Data supplied>

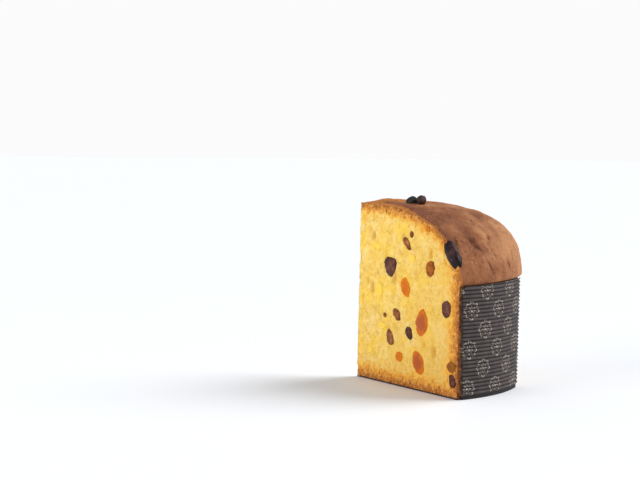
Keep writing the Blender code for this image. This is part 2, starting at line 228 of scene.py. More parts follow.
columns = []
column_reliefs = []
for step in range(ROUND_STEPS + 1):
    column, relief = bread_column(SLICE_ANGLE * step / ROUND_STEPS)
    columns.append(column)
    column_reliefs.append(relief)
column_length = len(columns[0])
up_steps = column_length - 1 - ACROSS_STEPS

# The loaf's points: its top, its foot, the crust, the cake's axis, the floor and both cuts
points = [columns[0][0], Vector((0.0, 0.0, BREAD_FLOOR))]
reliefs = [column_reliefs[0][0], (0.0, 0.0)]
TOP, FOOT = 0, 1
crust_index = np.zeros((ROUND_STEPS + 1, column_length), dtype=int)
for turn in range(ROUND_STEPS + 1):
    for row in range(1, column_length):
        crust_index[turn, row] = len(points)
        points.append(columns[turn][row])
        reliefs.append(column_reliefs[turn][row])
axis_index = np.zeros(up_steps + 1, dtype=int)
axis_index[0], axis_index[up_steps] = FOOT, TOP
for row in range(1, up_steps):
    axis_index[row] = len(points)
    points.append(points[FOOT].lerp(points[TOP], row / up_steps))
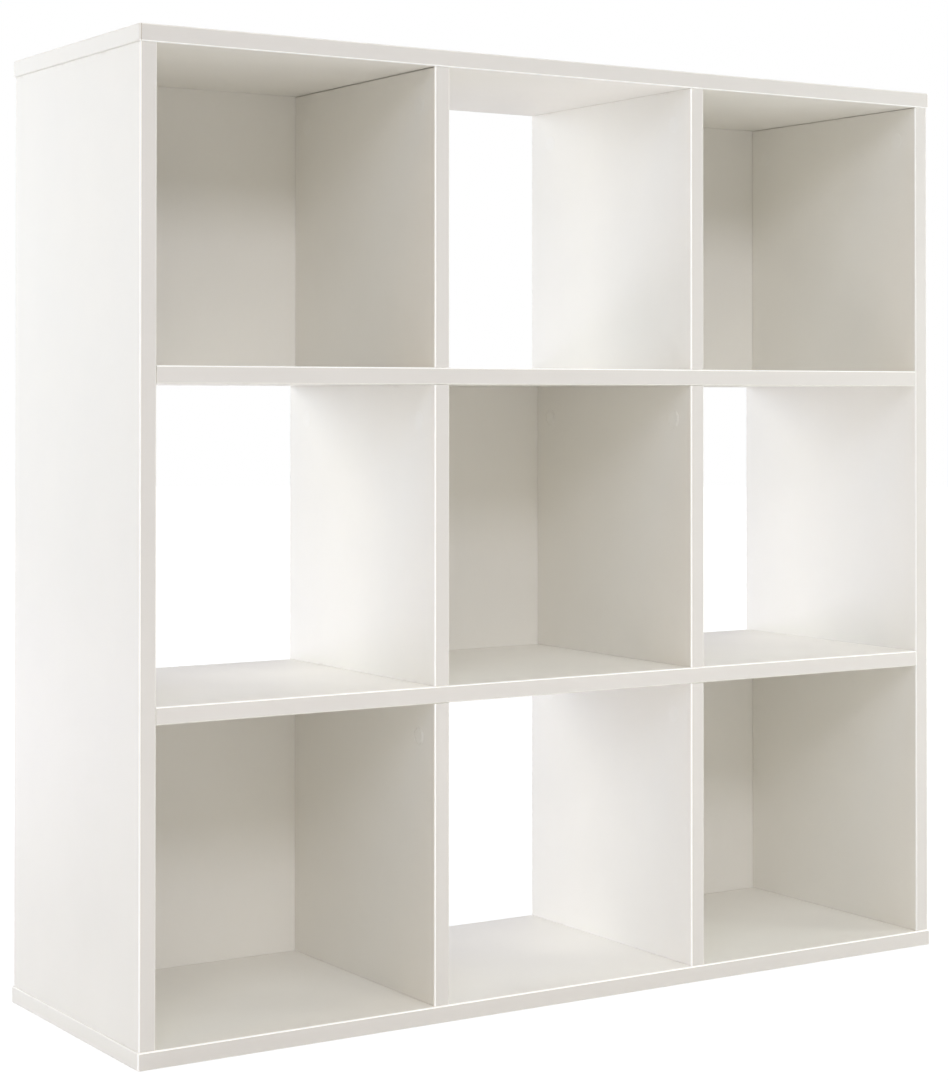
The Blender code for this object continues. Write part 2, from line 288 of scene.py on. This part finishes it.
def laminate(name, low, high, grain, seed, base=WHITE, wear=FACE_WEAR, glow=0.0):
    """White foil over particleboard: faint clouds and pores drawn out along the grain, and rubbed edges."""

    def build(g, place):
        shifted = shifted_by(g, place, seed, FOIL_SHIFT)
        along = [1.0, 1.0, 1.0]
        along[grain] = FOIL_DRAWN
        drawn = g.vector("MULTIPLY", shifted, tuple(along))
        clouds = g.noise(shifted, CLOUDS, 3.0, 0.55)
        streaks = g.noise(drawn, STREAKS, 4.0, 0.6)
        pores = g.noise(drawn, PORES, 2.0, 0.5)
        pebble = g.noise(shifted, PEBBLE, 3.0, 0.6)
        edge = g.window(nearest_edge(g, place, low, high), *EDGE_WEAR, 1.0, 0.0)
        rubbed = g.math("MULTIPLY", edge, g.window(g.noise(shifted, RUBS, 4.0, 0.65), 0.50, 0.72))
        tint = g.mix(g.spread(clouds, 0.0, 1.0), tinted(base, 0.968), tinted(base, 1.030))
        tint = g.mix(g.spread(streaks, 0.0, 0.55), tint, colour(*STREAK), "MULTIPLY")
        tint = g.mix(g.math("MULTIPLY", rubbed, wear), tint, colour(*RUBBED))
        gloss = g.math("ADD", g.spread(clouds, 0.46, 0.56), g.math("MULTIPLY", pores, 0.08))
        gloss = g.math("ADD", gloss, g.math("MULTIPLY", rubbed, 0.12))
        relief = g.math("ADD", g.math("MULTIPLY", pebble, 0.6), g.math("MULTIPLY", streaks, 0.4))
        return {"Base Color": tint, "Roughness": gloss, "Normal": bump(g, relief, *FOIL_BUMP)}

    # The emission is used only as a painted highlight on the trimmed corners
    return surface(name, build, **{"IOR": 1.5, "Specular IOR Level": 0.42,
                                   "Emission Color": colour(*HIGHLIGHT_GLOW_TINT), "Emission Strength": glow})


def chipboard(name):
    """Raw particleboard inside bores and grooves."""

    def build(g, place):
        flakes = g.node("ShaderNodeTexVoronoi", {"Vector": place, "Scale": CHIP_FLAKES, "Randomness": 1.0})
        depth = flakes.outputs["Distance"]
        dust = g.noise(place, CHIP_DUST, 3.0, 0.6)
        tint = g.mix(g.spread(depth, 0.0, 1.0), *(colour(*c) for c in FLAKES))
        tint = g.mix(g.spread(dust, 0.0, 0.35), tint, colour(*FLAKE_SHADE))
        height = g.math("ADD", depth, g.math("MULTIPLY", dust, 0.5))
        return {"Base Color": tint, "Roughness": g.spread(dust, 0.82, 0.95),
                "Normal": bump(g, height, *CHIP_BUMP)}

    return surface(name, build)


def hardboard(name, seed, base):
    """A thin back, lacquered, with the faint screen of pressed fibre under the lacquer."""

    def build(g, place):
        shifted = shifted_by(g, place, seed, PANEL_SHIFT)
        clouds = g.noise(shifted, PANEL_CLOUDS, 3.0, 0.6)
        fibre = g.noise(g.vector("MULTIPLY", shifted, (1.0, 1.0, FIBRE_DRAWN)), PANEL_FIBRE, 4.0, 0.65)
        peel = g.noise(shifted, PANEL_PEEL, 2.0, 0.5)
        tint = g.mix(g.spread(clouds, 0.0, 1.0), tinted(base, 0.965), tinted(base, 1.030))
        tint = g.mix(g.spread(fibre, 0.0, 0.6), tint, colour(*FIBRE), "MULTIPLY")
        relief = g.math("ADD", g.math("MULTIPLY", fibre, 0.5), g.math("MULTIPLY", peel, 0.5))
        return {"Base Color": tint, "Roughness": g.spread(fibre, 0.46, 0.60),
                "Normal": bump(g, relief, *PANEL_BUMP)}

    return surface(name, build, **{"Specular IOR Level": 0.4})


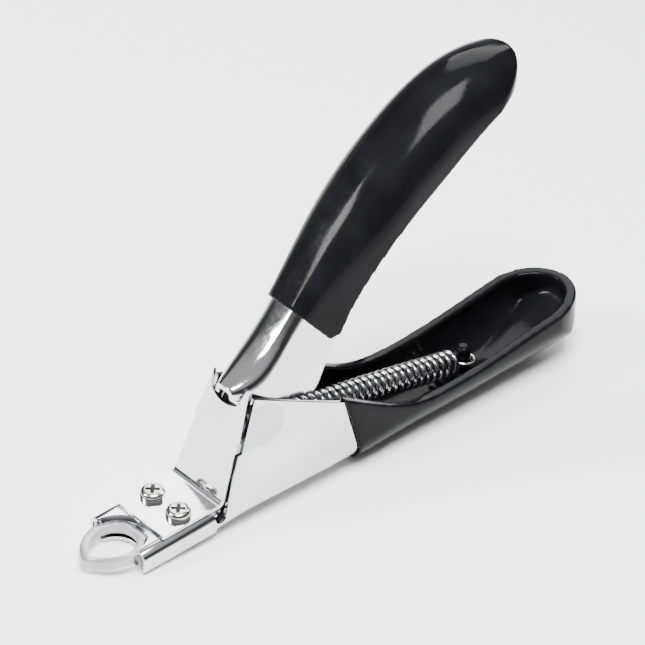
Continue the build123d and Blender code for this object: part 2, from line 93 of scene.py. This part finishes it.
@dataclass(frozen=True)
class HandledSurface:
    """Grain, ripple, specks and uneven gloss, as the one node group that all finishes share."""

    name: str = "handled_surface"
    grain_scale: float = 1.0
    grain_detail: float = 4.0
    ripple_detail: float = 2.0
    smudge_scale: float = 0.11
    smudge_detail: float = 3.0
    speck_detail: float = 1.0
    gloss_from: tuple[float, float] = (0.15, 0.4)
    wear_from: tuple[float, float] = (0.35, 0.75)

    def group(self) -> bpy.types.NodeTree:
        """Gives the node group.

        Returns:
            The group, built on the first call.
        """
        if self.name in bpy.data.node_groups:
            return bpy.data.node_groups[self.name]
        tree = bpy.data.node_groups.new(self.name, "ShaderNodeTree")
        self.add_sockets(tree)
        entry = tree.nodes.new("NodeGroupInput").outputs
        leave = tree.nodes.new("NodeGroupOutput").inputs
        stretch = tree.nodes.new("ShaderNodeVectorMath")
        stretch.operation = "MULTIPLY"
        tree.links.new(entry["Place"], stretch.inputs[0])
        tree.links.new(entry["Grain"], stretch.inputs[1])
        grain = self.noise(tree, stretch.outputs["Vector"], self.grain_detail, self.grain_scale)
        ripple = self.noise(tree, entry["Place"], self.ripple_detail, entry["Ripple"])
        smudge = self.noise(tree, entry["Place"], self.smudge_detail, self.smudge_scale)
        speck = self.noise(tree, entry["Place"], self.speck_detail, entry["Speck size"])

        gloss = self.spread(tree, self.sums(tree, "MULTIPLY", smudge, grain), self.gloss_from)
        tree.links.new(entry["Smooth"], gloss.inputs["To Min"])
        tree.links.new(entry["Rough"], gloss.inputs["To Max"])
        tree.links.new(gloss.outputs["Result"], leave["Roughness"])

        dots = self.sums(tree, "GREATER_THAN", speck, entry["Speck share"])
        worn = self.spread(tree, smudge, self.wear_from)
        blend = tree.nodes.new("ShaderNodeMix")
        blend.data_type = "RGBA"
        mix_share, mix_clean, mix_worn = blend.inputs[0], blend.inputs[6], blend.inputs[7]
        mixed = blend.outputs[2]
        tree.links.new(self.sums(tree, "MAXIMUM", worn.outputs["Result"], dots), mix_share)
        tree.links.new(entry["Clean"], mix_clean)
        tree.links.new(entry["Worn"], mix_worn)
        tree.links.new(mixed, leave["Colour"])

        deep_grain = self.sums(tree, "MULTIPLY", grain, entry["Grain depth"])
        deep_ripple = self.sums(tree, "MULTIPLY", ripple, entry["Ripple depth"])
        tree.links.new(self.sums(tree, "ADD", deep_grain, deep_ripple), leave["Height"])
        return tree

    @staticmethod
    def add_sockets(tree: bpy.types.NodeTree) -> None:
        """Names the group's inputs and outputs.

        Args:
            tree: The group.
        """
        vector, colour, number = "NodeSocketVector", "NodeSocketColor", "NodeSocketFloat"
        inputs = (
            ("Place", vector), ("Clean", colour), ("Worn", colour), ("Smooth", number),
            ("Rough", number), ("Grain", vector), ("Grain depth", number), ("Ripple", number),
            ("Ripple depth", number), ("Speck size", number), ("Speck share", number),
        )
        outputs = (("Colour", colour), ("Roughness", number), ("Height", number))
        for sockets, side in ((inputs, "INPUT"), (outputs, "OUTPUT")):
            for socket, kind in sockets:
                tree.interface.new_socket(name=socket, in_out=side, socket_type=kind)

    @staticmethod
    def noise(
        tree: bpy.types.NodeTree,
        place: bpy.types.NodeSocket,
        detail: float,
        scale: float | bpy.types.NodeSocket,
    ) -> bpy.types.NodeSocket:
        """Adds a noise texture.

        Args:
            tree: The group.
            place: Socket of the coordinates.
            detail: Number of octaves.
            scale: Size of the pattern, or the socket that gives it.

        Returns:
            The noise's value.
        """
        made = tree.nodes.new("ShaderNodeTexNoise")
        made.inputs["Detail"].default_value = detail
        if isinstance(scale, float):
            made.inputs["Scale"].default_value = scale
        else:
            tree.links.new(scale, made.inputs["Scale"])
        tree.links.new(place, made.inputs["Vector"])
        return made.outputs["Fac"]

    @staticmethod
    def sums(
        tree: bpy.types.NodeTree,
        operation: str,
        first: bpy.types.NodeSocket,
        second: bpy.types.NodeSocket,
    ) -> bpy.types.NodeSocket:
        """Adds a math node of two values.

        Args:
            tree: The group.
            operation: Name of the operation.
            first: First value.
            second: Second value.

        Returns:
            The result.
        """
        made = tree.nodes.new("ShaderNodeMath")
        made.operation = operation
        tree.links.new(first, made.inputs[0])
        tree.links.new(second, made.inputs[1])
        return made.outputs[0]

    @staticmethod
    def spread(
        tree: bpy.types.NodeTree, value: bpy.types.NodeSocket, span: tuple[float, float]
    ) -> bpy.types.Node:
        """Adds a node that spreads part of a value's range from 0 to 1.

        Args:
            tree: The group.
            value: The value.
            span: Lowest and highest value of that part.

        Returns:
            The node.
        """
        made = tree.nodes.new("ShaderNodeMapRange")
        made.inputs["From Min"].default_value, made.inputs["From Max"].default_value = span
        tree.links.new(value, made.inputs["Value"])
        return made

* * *

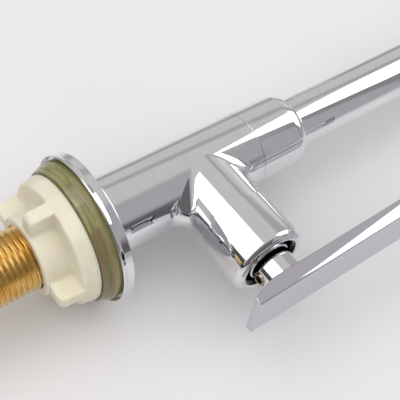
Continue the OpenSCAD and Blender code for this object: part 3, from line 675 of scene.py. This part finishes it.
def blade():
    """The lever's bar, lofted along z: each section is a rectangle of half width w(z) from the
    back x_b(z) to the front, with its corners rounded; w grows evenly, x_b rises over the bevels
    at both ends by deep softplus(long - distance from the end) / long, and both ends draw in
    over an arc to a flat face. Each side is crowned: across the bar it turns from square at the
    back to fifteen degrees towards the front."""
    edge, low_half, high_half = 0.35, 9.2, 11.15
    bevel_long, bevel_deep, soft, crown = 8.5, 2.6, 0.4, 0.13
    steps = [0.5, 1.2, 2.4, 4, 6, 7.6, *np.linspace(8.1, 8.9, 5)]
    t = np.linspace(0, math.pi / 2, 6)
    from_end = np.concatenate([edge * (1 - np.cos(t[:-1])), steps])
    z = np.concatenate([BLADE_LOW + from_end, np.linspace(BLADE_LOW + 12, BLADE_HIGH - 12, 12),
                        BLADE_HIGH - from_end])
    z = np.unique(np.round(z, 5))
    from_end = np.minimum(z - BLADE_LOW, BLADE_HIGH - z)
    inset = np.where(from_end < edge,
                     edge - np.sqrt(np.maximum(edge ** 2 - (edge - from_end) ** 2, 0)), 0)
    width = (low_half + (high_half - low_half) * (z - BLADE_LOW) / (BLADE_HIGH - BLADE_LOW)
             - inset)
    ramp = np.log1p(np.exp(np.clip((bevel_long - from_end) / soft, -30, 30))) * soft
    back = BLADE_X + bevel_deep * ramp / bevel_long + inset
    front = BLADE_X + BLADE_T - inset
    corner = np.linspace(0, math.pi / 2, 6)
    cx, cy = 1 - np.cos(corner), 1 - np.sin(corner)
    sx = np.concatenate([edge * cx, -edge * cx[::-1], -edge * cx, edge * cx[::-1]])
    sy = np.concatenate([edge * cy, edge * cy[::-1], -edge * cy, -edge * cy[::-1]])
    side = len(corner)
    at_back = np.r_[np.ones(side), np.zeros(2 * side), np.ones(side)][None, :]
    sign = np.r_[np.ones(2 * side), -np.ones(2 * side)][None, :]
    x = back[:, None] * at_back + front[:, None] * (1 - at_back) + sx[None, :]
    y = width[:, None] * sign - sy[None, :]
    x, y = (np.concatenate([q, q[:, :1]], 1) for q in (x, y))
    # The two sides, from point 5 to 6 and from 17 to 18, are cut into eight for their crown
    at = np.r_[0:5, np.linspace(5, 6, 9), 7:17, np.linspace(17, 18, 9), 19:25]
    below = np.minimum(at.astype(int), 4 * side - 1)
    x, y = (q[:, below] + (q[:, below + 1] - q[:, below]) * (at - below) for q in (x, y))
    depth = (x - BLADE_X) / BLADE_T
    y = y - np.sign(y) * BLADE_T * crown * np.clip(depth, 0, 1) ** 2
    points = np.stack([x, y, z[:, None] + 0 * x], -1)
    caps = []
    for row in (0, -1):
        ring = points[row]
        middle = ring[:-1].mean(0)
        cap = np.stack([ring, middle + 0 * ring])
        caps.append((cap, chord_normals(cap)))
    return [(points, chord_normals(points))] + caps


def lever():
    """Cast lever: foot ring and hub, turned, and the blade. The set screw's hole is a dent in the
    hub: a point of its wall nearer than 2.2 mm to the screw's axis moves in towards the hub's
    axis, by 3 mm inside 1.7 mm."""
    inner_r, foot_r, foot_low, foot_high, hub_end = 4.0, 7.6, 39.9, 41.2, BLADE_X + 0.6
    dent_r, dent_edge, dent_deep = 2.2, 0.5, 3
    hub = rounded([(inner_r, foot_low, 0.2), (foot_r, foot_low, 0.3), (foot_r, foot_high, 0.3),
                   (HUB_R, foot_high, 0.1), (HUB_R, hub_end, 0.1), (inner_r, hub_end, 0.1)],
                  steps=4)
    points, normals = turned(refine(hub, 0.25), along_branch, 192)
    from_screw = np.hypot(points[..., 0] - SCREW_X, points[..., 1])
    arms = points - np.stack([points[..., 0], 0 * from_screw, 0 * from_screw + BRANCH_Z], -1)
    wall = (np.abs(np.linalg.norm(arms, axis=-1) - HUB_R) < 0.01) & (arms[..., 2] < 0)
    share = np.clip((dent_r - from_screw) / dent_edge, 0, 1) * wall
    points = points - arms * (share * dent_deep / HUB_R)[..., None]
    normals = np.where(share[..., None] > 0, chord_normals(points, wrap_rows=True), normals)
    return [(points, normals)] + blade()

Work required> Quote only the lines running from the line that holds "Continue the build123d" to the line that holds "ripple, specks and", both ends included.

Task answer>
Continue the build123d and Blender code for this object: part 2, from line 93 of scene.py. This part finishes it.
@dataclass(frozen=True)
class HandledSurface:
    """Grain, ripple, specks and uneven gloss, as the one node group that all finishes share."""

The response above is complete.